Love must be seen in those who are members of the church. In John 13 Jesus told His disciples,“A new command I give you: Love one another. As I have loved you, so you must love one another. All men will know that you are my disciples if you love one another,” (John 13:35). Should someone decide that they can appropriately call themselves a Christian without being in committed loving relationships with other Christians, they should carefully consider what we read in I John 4:20, “If anyone says, ‘I love God,’ yet hates his brother, he is a liar. For anyone who does not love his brother, whom he has seen, cannot love God, whom he has not seen.” Given our propensity to deceive ourselves, to over-estimate our own goodness, thank God that He has given us such checks on our own pride and blindness! Giving and receiving Christian love is clearly part of what the Bible teaches that it means to be a member of a church, and we do this in every way from tithing our income for the support of the ministry, to warmly greeting those whom we don’t know.

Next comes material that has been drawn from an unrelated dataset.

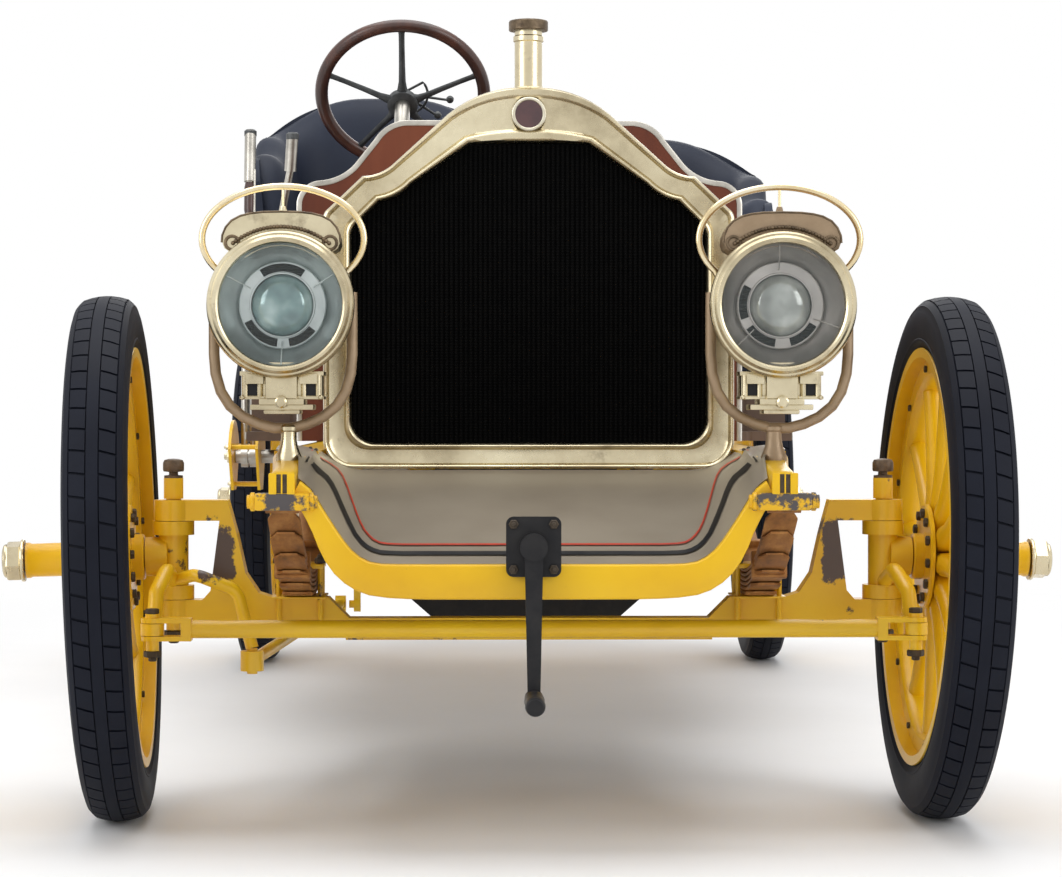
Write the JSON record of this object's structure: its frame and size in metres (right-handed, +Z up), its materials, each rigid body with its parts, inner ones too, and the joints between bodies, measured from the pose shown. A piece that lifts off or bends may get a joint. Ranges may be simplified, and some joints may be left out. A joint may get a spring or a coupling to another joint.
{
  "type": "brass era touring runabout",
  "caption": "Open two-seat brass era runabout with acetylene lamps, wooden spoked wheels, lifting bonnet, working steering and starting crank.",
  "frame": {"origin": "on the ground, on the centreline, midway along the car", "axes": "+Z up, the car faces -Y, +X is the car's left; +Y is the long axis"},
  "size_m": [1.8399, 4.393, 1.6698],
  "materials": {
    "yellow_paint": "gloss enamel",
    "yellow_wood": "painted ash, gloss enamel",
    "tyre_rubber": "matt black-navy rubber",
    "brass": "polished, slightly dulled",
    "core_black": "satin black",
    "taupe_paint": "satin enamel",
    "spring_steel": "oiled, lightly rusted",
    "iron": "dull grey-black",
    "black_paint": "satin black",
    "bright_steel": "worn nickel",
    "dash_wood": "varnished mahogany",
    "floor_wood": "varnished brown",
    "rim_wood": "oiled dark wood",
    "seat_paint": "satin navy",
    "leather": "navy, soft sheen",
    "lamp_glass": "clear",
    "bracket_paint": "satin grey-brown",
    "enamel": "plain glossy enamel"
  },
  "bodies": {
    "chassis": {"front_axle": "yellow_paint", "front_springs": "spring_steel", "rear_springs": "spring_steel", "rear_axle": "yellow_paint", "frame": "yellow_paint", "front_apron": "taupe_paint", "crank_plate": "black_paint", "radiator_shell": "brass", "radiator_core": "core_black", "radiator_cap": "brass", "radiator_badge": "enamel", "bonnet_rail": "brass", "engine_block": "iron", "undertray": "black_paint", "gearbox": "iron", "exhaust": "iron", "dash_board": "dash_wood", "toe_board": "floor_wood", "body_floor": "floor_wood", "rear_deck": "floor_wood", "seat_shells": "seat_paint", "seat_cushions": "leather", "seat_backs": "leather", "fuel_tank": "taupe_paint", "lamp_bodies": "brass", "lamp_glasses": "lamp_glass", "lamp_forks": "bracket_paint", "lamp_bails": "brass", "steering_column": "bright_steel", "hand_levers": "bright_steel", "lever_quadrant": "yellow_paint", "pedals": "black_paint"},
    "wheel_front_right": {"tyre_front_right": "tyre_rubber", "wheel_front_right": "yellow_wood", "hub_front_right": "yellow_paint", "hub_cap_front_right": "brass"},
    "wheel_front_left": {"tyre_front_left": "tyre_rubber", "wheel_front_left": "yellow_wood", "hub_front_left": "yellow_paint", "hub_cap_front_left": "brass"},
    "wheel_rear_right": {"tyre_rear_right": "tyre_rubber", "wheel_rear_right": "yellow_wood", "hub_rear_right": "yellow_paint", "hub_cap_rear_right": "brass"},
    "wheel_rear_left": {"tyre_rear_left": "tyre_rubber", "wheel_rear_left": "yellow_wood", "hub_rear_left": "yellow_paint", "hub_cap_rear_left": "brass"},
    "knuckle_right": {"knuckle_right": "yellow_paint"},
    "knuckle_left": {"knuckle_left": "yellow_paint"},
    "tie_rod": {"tie_rod": "yellow_paint"},
    "drag_link": {"drag_link": "yellow_paint"},
    "drop_arm": {"drop_arm": "black_paint"},
    "steering_wheel": {"steering_wheel": "rim_wood"},
    "starting_crank": {"starting_crank": "black_paint"},
    "bonnet_left": {"bonnet_left": "taupe_paint"},
    "bonnet_right": {"bonnet_right": "taupe_paint"}
  },
  "joints": [
    {"name": "steer_right", "type": "hinge", "parent": "chassis", "child": "knuckle_right", "pos_m": [-0.622, -1.578, 0.45], "axis": [0, 0, 1], "range_deg": [-26.9, 23.1]},
    {"name": "steer_left", "type": "hinge", "parent": "chassis", "child": "knuckle_left", "pos_m": [0.622, -1.578, 0.45], "axis": [0, 0, 1], "range_deg": [-26.9, 23.1]},
    {"name": "tie_rod_pin", "type": "hinge", "parent": "knuckle_right", "child": "tie_rod", "pos_m": [-0.6356, -1.78395, 0.347], "axis": [0, 0, 1], "range_deg": [-22.5, 26.2]},
    {"name": "drag_link_ball", "type": "hinge", "parent": "knuckle_right", "child": "drag_link", "pos_m": [-0.47651, -1.68277, 0.285], "axis": [0, 0, 1], "range_deg": [-21, 24.4]},
    {"name": "drop_arm_swing", "type": "hinge", "parent": "chassis", "child": "drop_arm", "pos_m": [-0.345, -0.568, 0.54], "axis": [1, 0, 0], "range_deg": [-17.2, 14.8]},
    {"name": "steering_wheel_turn", "type": "hinge", "parent": "chassis", "child": "steering_wheel", "pos_m": [-0.28, 0.572, 1.499], "axis": [0, 0.766, 0.6428], "range_deg": [-323, 277.5]},
    {"name": "wheel_front_right_spin", "type": "hinge", "parent": "knuckle_right", "child": "wheel_front_right", "pos_m": [-0.72363, -1.58315, 0.45686], "axis": [-0.9983, -0.0506, -0.0279], "continuous": true},
    {"name": "wheel_front_left_spin", "type": "hinge", "parent": "knuckle_left", "child": "wheel_front_left", "pos_m": [0.72375, -1.5764, 0.45686], "axis": [0.9995, 0.0157, -0.0279], "continuous": true},
    {"name": "wheel_rear_right_spin", "type": "hinge", "parent": "chassis", "child": "wheel_rear_right", "pos_m": [-0.711, 1.572, 0.457], "axis": [1, 0, 0], "continuous": true},
    {"name": "wheel_rear_left_spin", "type": "hinge", "parent": "chassis", "child": "wheel_rear_left", "pos_m": [0.711, 1.572, 0.457], "axis": [1, 0, 0], "continuous": true},
    {"name": "crank_turn", "type": "hinge", "parent": "chassis", "child": "starting_crank", "pos_m": [0, -2.068, 0.498], "axis": [0, 1, 0], "continuous": true},
    {"name": "bonnet_left_lift", "type": "hinge", "parent": "chassis", "child": "bonnet_left", "pos_m": [0, -0.898, 1.274], "axis": [0, -1, 0], "range_deg": [0, 70]},
    {"name": "bonnet_right_lift", "type": "hinge", "parent": "chassis", "child": "bonnet_right", "pos_m": [0, -0.898, 1.274], "axis": [0, 1, 0], "range_deg": [0, 70]}
  ],
  "couplings": [
    {"joint": "steer_left", "follows": "steer_right", "ratio": 1},
    {"joint": "tie_rod_pin", "follows": "steer_right", "ratio": -0.969},
    {"joint": "drag_link_ball", "follows": "steer_right", "ratio": -0.905},
    {"joint": "drop_arm_swing", "follows": "steer_right", "ratio": 0.635},
    {"joint": "steering_wheel_turn", "follows": "steer_right", "ratio": 12}
  ]
}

Many, many other things flow out of this in a local church. For example, we ask members of our church to sign a statement of faith and a covenant—a statement of how that one will act among us. We expect that members will pray for the church, that they will give financially to support the church, and that they will be involved in ministries of the church. Baptism, the Lord’s Supper, Attendance, Discipline, and Love are something of the heart of local church membership.

So, my Christian friend, do not merely attend a church (though you should attend), but join a church. Link arms with other Christians. Find a church you can join, and do it so that non-Christians will hear and see the gospel, so that weak Christians will be cared for, so that strong Christians will channel their energies in a good way, so that church leaders will be encouraged and helped, so that God will be glorified.